**Stated goal:**
Reproduce the entries shown below only from the line with "Reconstruct the object" down to the line with "from math import cos, sin, radians", keeping both end lines and copying each one exactly.

## BEGIN Extracted data

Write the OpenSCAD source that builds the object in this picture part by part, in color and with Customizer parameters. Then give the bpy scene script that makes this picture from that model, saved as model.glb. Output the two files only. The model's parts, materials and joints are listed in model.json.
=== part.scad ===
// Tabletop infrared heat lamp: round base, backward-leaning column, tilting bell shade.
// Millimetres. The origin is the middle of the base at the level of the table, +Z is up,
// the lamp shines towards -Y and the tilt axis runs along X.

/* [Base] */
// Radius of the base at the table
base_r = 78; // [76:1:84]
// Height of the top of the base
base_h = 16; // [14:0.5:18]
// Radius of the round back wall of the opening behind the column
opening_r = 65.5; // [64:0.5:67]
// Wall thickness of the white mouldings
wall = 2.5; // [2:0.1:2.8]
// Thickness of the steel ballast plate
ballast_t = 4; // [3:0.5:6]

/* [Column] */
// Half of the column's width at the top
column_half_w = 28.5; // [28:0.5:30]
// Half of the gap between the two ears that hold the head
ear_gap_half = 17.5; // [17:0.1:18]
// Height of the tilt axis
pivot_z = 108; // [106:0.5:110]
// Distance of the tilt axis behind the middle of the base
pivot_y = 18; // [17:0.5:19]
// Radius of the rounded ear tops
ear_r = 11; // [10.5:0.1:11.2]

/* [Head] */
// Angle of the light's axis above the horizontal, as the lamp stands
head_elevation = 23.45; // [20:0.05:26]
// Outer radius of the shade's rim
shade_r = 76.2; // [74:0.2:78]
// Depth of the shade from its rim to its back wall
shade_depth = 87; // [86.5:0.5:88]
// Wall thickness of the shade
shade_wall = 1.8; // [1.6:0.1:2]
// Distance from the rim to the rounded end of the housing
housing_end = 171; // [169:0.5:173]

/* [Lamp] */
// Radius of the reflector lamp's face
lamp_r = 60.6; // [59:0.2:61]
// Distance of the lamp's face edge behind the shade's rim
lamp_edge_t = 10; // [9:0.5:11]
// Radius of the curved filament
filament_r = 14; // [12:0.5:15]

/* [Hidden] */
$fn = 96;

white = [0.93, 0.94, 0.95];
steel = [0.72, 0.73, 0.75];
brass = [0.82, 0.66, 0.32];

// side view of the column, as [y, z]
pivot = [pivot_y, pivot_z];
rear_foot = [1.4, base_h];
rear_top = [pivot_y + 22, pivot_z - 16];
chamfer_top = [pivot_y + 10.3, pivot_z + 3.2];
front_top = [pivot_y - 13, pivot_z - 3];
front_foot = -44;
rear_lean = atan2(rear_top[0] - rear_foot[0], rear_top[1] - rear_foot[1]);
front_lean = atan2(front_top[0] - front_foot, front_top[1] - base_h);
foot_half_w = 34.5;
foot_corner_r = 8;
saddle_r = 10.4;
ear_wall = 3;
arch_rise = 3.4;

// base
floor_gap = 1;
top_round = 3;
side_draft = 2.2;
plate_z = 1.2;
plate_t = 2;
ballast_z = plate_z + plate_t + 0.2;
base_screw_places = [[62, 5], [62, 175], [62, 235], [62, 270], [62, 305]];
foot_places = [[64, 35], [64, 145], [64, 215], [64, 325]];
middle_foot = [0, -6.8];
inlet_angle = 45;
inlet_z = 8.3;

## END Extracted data
## BEGIN Extracted data

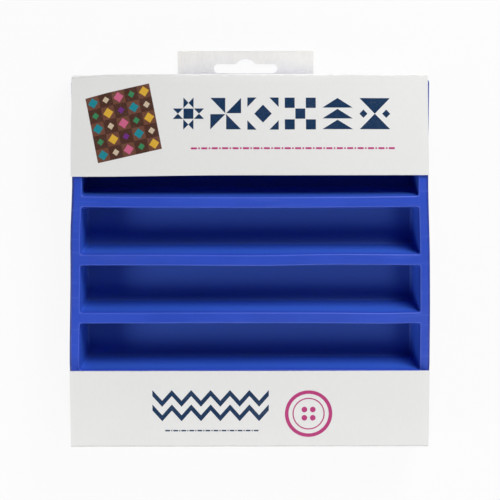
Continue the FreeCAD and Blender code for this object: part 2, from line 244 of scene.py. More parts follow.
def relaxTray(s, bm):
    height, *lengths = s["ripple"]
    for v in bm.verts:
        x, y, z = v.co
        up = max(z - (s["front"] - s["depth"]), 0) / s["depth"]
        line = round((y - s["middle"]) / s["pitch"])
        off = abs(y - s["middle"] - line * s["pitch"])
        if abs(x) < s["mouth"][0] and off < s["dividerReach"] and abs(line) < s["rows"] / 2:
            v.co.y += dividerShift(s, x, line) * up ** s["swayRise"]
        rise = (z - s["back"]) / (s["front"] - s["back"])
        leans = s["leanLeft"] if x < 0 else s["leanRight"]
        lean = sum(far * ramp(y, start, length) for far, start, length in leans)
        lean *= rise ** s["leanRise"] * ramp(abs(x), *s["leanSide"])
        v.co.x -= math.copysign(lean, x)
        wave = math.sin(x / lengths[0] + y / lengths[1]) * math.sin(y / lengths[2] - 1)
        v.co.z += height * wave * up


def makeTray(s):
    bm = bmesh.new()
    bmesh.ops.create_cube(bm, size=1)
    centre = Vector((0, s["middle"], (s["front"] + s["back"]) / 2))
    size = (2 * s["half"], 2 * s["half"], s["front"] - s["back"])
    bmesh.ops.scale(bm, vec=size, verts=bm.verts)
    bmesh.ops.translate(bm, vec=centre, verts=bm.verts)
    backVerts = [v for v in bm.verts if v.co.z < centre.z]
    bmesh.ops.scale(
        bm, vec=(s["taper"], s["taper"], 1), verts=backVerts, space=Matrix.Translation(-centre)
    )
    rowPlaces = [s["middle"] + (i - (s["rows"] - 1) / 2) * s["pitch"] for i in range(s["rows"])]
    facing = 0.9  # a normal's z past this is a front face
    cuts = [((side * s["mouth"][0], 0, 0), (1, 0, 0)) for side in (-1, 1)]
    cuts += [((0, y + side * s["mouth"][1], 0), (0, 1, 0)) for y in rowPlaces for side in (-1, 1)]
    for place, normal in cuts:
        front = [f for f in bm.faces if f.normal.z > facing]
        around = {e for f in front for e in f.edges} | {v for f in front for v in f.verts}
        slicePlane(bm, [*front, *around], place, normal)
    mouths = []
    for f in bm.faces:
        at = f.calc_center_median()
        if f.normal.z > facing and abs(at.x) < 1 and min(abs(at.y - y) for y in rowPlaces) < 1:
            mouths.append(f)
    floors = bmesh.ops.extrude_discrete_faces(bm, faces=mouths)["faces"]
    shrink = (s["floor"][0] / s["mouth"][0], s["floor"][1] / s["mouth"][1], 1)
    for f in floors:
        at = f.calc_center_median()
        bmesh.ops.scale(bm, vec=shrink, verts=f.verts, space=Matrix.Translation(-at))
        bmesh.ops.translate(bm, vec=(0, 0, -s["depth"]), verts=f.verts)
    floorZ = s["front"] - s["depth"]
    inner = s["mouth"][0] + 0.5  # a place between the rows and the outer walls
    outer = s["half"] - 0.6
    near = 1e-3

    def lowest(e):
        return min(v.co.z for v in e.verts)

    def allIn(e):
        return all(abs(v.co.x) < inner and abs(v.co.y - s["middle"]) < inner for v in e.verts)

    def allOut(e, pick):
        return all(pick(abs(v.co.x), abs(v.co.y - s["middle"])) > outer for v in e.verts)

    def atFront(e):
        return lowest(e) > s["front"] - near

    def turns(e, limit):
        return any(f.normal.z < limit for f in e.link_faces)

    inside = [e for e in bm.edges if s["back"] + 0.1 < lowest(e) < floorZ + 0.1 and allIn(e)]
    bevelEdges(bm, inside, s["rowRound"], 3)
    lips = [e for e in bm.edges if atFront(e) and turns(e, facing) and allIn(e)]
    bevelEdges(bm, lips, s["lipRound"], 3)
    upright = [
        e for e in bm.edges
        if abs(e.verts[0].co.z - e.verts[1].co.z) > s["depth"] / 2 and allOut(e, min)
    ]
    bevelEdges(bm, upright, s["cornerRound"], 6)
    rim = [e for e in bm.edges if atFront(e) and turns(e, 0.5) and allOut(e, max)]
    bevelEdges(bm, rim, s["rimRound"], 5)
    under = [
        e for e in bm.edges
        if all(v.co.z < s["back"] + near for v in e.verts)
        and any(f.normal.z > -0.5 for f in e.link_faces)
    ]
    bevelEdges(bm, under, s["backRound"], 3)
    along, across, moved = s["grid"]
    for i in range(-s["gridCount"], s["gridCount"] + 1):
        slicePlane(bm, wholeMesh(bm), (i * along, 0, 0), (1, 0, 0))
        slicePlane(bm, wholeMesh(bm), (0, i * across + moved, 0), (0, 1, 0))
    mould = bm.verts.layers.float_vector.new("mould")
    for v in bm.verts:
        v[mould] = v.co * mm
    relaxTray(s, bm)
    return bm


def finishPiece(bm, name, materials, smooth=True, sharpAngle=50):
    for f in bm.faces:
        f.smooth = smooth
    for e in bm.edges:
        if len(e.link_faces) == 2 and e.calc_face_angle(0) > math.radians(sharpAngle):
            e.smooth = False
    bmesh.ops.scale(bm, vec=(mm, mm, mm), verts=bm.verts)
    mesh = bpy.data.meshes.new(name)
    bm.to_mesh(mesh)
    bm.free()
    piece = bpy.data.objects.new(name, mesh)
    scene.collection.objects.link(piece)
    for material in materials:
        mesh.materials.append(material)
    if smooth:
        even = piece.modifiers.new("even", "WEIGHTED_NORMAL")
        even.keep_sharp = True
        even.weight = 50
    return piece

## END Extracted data
## BEGIN Extracted data

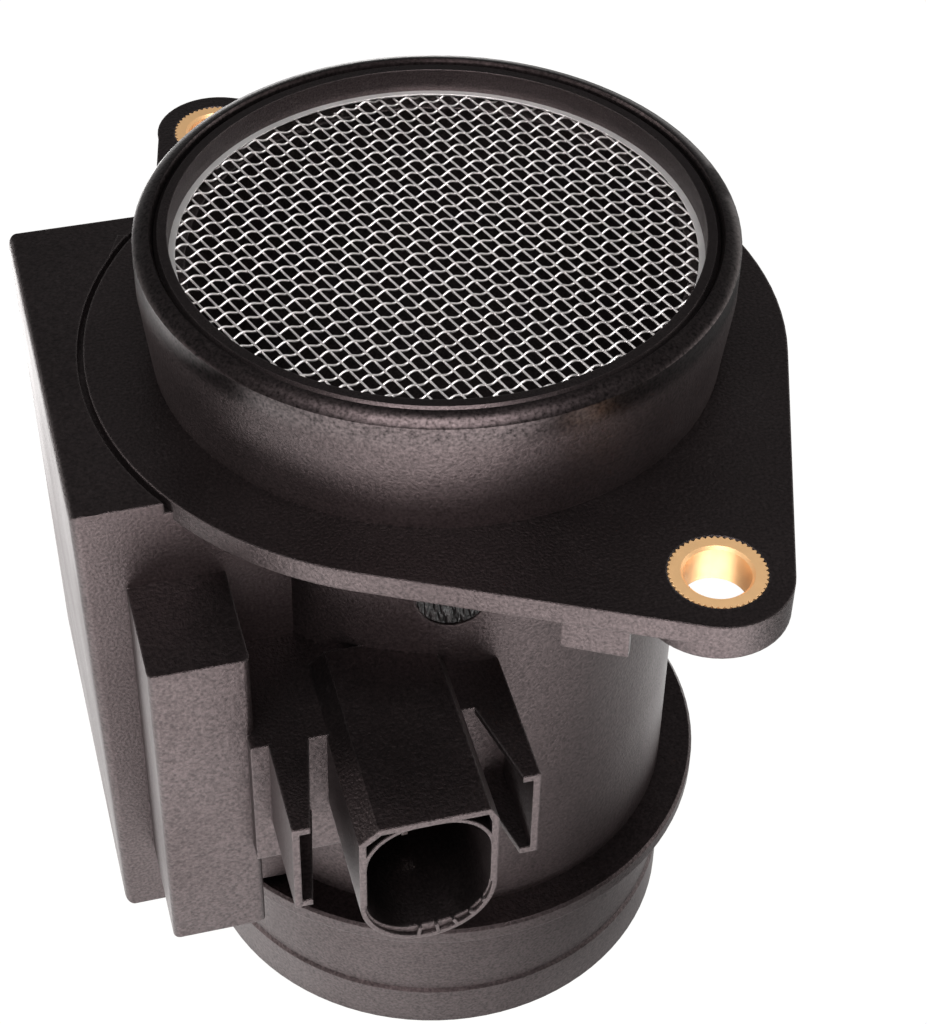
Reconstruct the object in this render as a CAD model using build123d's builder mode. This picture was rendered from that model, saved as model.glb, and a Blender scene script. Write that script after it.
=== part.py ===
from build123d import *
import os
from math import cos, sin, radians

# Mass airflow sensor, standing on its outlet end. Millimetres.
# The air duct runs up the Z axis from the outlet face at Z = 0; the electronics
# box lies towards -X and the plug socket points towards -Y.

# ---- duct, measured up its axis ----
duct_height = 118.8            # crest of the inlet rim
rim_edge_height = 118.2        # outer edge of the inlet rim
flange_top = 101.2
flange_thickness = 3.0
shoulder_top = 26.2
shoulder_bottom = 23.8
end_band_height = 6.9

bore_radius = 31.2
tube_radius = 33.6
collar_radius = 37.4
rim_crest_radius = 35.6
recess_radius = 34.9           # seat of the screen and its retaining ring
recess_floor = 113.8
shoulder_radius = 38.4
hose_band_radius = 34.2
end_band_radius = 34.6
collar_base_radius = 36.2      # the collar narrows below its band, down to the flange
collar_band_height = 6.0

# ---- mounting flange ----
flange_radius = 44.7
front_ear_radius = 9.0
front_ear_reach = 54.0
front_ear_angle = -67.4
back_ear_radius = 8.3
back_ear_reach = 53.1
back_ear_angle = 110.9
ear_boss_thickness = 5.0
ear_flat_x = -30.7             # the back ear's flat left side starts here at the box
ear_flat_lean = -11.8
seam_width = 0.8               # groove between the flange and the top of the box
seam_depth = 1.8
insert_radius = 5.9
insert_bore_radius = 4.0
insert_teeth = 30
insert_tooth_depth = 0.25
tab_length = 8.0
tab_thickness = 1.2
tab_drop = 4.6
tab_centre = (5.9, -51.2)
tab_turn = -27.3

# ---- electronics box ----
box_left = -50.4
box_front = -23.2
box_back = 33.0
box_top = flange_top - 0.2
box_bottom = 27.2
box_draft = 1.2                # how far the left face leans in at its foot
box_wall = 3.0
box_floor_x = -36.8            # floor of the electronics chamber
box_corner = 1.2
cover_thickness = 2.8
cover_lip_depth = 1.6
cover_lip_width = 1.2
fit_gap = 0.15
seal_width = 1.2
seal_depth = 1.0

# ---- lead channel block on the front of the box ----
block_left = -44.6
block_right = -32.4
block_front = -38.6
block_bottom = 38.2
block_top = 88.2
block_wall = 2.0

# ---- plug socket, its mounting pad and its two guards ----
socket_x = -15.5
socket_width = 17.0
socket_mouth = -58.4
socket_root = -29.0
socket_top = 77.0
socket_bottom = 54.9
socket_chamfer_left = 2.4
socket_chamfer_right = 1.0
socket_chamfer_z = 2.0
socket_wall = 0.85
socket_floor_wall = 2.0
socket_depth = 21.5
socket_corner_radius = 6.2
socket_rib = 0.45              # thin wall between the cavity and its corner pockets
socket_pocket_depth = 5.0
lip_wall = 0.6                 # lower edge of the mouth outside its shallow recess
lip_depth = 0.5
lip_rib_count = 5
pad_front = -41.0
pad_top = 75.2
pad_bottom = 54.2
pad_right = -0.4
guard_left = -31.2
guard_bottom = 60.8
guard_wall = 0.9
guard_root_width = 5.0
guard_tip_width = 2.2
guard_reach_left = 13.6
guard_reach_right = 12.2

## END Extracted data

**Written reply:**
Reconstruct the object in this render as a CAD model using build123d's builder mode. This picture was rendered from that model, saved as model.glb, and a Blender scene script. Write that script after it.
=== part.py ===
from build123d import *
import os
from math import cos, sin, radians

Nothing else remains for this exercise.